Sioux Falls man shares story of friendship for new Anna Nicole Smith documentary

Jodi Schwan

May 15, 2023

The new Netflix documentary that drops this week is called “Anna Nicole Smith: You Don’t Know Me.”

But Sioux Falls reality star and influencer Mitchell Olson did know the model and actress born Vickie Lynn Hogan, well enough that he was interviewed for the documentary, from director Ursula Macfarlane and producer Alexandra Lacey.

“Hopefully this will be the one that reveals everything,” Olson said. “I did reveal the truth.”

The documentary is being promoted as “an unflinching and humanizing examination of the life, death, and secrets” of Smith, who ascended to stardom after a 1992 appearance in Playboy and died of an overdose in 2007, months after the birth of her daughter Dannielynn and leading to a legal dispute over who was the child’s father.

Olson’s path crossed with Smith in the early 2000s after his appearance on the reality show “Survivor” He was invited to appear on an entertainment reality show starring Smith that was planning to feature “her going out with different suitors,” Olson said. “It checked all the boxes for me. Is it hilarious? Yes. Is it totally bonkers and off the wall and all the things I like to do? So I was game right away.”

They ended up filming a couple days at her house, and while Smith knew right away the shoot was completely for show, “we became best friends,” Olson said. “We just had this really fun relationship friendship. She helped me through some things when I was feeling really down about the press coming at me right after Survivor, and I was having a really hard time. The press was trying to pull me out of the closet, and she knew I was gay. She say something like, ‘You gays all love me,’ so she helped me through a lot and I felt like I was there to help her.”

They began regularly chatting on AOL Instant Messenger — for those who remember that one — where her screen name was “Hotsmoochielips” and she was regularly online.

“I was terrible sleeping, so we’d talk back and forth about all sorts of crazy, funny things,” Olson said. “And she’d come to New York for things and we’d hang out, and I’d hang out in LA for weeks on end.”

Smith came to Nebraska once to attend a children’s benefit with Olson.

There have been other attempts to document Smith’s life but none that captures the full story, Olson said.

“This particular documentary is really going to dive into who Anna was, and a lot of it is going to come from the voice of Anna. They were able to find some missing video tapes from the 90s with Anna on them,” he said. “They also reached out to people who had never been reached out to before. These producers, I think, are dedicated to getting at the heart of who Anna was and figuring out exactly what happened at the end.”

Her final months were tumultuous and tragic, Olson said. Smith lost her 20-year-old son, Daniel, three days after the birth of her daughter while he was visiting them in the hospital. His autopsy was reported to determine he died from a combination of drugs.

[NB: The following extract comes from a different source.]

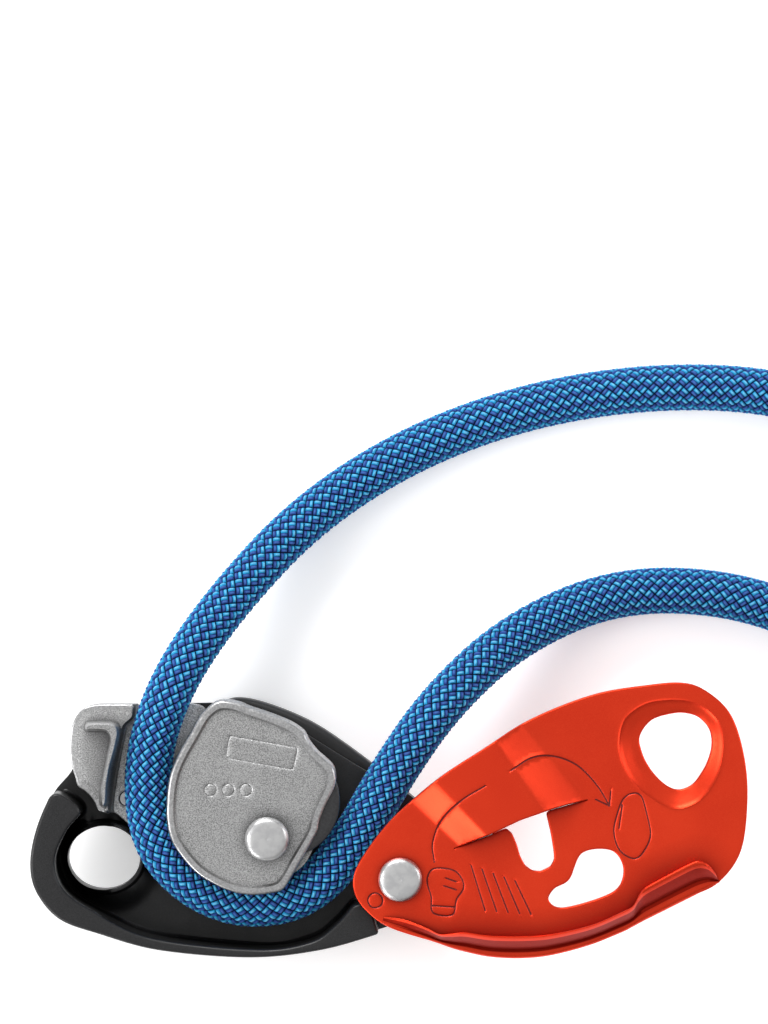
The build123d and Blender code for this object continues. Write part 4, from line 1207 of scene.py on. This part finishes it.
def handle_outline():
    """The lever and its hub as one loop."""
    lever = np.vstack([open_curve(LEVER, 0.5)[:-1], open_curve(LEVER_UNDER, 0.5)])
    everything = np.vstack([lever, [AXLE]])
    turn = np.radians(np.arange(0, 360, 1.0))
    reach = []
    for a in turn:
        # farthest crossing of a ray from the axle with the lever's edge, or the hub
        ray = np.array([cos(a), sin(a)])
        best = HUB_R
        for (x0, y0), (x1, y1) in zip(everything, np.roll(everything, -1, 0)):
            ex, ey, fx, fy = x1 - x0, y1 - y0, x0 - AXLE[0], y0 - AXLE[1]
            det = ray[1] * ex - ray[0] * ey
            if abs(det) > 1e-9:
                t = (fy * ex - fx * ey) / det
                u = (ray[0] * fy - ray[1] * fx) / det
                if 0 <= u <= 1 and t > best:
                    best = t
        reach.append(best)
    reach = np.array(reach)
    dense = np.column_stack([AXLE[0] + reach * np.cos(turn), AXLE[1] + reach * np.sin(turn)])
    return corner_loop(dense, 1.2, 0.5)


def handle(finishes):
    outline = handle_outline()
    bore = round_loop(AXLE, HUB_BORE_R, spacing=0.5)
    recess = round_loop(AXLE, HUB_RECESS_R, spacing=0.5)
    start, end = np.array([-8.0, 9.5]), np.array([9.0, -5.0])
    run = (end - start) / np.linalg.norm(end - start)

    def bottom(points):
        hub = HUB_RECESS * plateau(points, recess, 0.3)
        along = (points - start) @ run
        width = ease((distance(points, outline) - 1.8) / 1.2)
        wave = (1 - np.cos(along / GRIP_PITCH * tau)) / 2
        grooves = np.where((along > 0) & (along < GRIP_LENGTH), GRIP_DEPTH * wave * width, 0)
        return np.maximum(hub, grooves)

    across = np.outer(np.linspace(-9, 9, 30), [-run[1], run[0]])
    rows = np.vstack([beside(recess, (0.1, -0.1, -0.3))]
                     + [start + run * d + across for d in np.arange(0, GRIP_LENGTH + 0.1, GRIP_PITCH / 4)])
    piece = relief("handle_moulding", outline, [bore], HANDLE_TOP, bottom, edge_top=1.2, edge_bottom=1.4,
                   spacing=1.1, extra=rows, steps=5)
    paint_faces(piece, 0, finishes["black_plastic"])
    place_piece(piece, "handle", "handle")


# ---- Rivets and small parts ----
Z_HEAD = 33.3
HEAD_R = 4.6


def headed(name, node, centre, shank, top):
    """A rivet whose head is domed and bevelled."""
    head = [(HEAD_R - 0.25, Z_HEAD), (HEAD_R - 0.05, Z_HEAD + 0.12), (HEAD_R, Z_HEAD + 0.4),
            (HEAD_R, top - 1.15), (HEAD_R - 0.1, top - 0.85), (HEAD_R - 0.55, top - 0.38),
            (HEAD_R - 0.9, top - 0.2), (HEAD_R - 1.5, top - 0.1), (2.2, top - 0.03), (1.0, top), (0.2, top)]
    piece = turned(name, centre, shank + head)
    paint_faces(piece, 0, rivet_steel(name + "_steel", node))
    place_piece(piece, "fixed_plate", node)


def washer(name, node, centre, radii, heights, finish):
    """A ring with its corners broken."""
    (inner, outer), (low, high), broken = radii, heights, 0.15
    profile = [(inner, low), (outer - broken, low), (outer, low + broken), (outer, high - broken),
               (outer - broken, high), (inner, high)]
    faces = quads(len(profile), ROUND_STEPS, wrap_rows=True)
    piece = new_object(name, np.vstack(upright_rings(centre, profile)), faces)
    paint_faces(piece, 0, finish)
    place_piece(piece, "fixed_plate", node)


def small_parts(finishes):
    headed("cam_axle_rivet", "cam_axle", AXLE,
           [(0.2, 0.8), (3.6, 0.8), (3.95, 1.0), (4.0, 1.4), (3.4, 1.4), (3.4, 2.3), (4.0, 2.3), (4.0, 30.9),
            (3.0, 30.9), (3.0, Z_HEAD)], 35.5)
    headed("plate_pivot_head", "plate_pivot_rivet", PIVOT,
           [(0.2, Z_PLATE), (4.8, Z_PLATE), (3.0, Z_PLATE + 1.6), (3.0, Z_HEAD)], 35.3)
    washer("cam_thrust_washer", "cam_rear_washer", AXLE, (4.05, 5.2), (Z_LINER, 14.75),
           finishes["small_steel"])
    finish_of = {"cam_bush": "bronze", "pivot_washer": "nylon"}
    for node in ("friction_plate_rivets", "cam_bush", "cam_front_washer", "cam_spring", "handle_drive_pin",
                 "handle_washer", "handle_retaining_ring", "handle_spring", "pivot_spacer", "pivot_washer",
                 "pivot_spring_washer"):
        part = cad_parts[node]
        part.data.materials.clear()
        part.data.materials.append(finishes[finish_of.get(node, "small_steel")])
        if "spring" not in node or node == "pivot_spring_washer":
            bevel = part.modifiers.new("edges", "BEVEL")
            bevel.width = (0.06 if "washer" in node else 0.2) * MM
            bevel.segments = 2
            bevel.limit_method = "ANGLE"
            bevel.angle_limit = radians(50)


# ---- Making the scene ----
add_camera()
finishes = {
    **plain_finishes(), "rope_sheath": rope_sheath(), "anodised_red": anodised_red(),
    "cast_steel": cast_steel("cast_steel", 1.0, (0.035, 0.035, 0.037), 5.0),
    # a lighter copy of the cast steel with weaker painted shade, used as painted light on the friction
    # plate's shaded well
    "lit_liner_steel": cast_steel("lit_liner_steel", 1.75, (0.25, 0.25, 0.255), 2.0),
}
add_rope(finishes)
add_studio()
red_plate(finishes)
fixed_plate(finishes)
friction_plate(finishes)
cam(finishes)
handle(finishes)
small_parts(finishes)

“I was close with him too,” Olson said. “Whenever we’d go to LA, we would hang out, and if she wasn’t in the mood to do something we’d go to the movies … she just couldn’t get over that the love of her life, her son, had died of drugs. She was devastated her son died and she never pulled out of it and I saw it in her.”

The last time he talked with Smith by phone, “she was a mess,” Olson said. “I could tell she wasn’t herself on the phone, probably a couple months before (she died) and I knew from the call she had flipped back into it.”

She had told Olson she’d planned to quit drinking and drug use during pregnancy, and “as far as I knew, she did, and of course Daniel dying sent her over the edge,” he said.

He was in Hawaii on a work assignment when he learned the news on television that his good friend had died.

“My phone was blowing up,” he said. “I was still heartbroken (Daniel) had died too, and I couldn’t believe they had both died.”

For Olson, the tragedy also marked a turning point, personally. He and Smith “both had high anxiety and certain things we used, pills or alcohol, to self-medicate,” he said. “We didn’t think we were doing anything that was going to make us die. I guarantee you we wouldn’t have been as loose about it. When it ended up ending her life, for me it it made a turn on my own decision to use pills, my own idea of what’s recreational and what doctors mean when they give you these meds. I had a complete awakening when she passed away.”

He said his computer was subpoenaed as part of the legal investigation, including his conversations with Smith. DNA testing later determined Dannielynn’s biological father was entertainment photographer Larry Birkhead.

Olson spoke about the controversy in the documentary.

“I would think, for sure, I know what her feelings were about Larry. I have words from her I’ve saved, so I feel very confident in what I said about what she felt and different things she said, because I was in communication with her,” he said. “I know that she would have wanted her story to come out and the truth to come out. She would have been very supportive of anything like this.”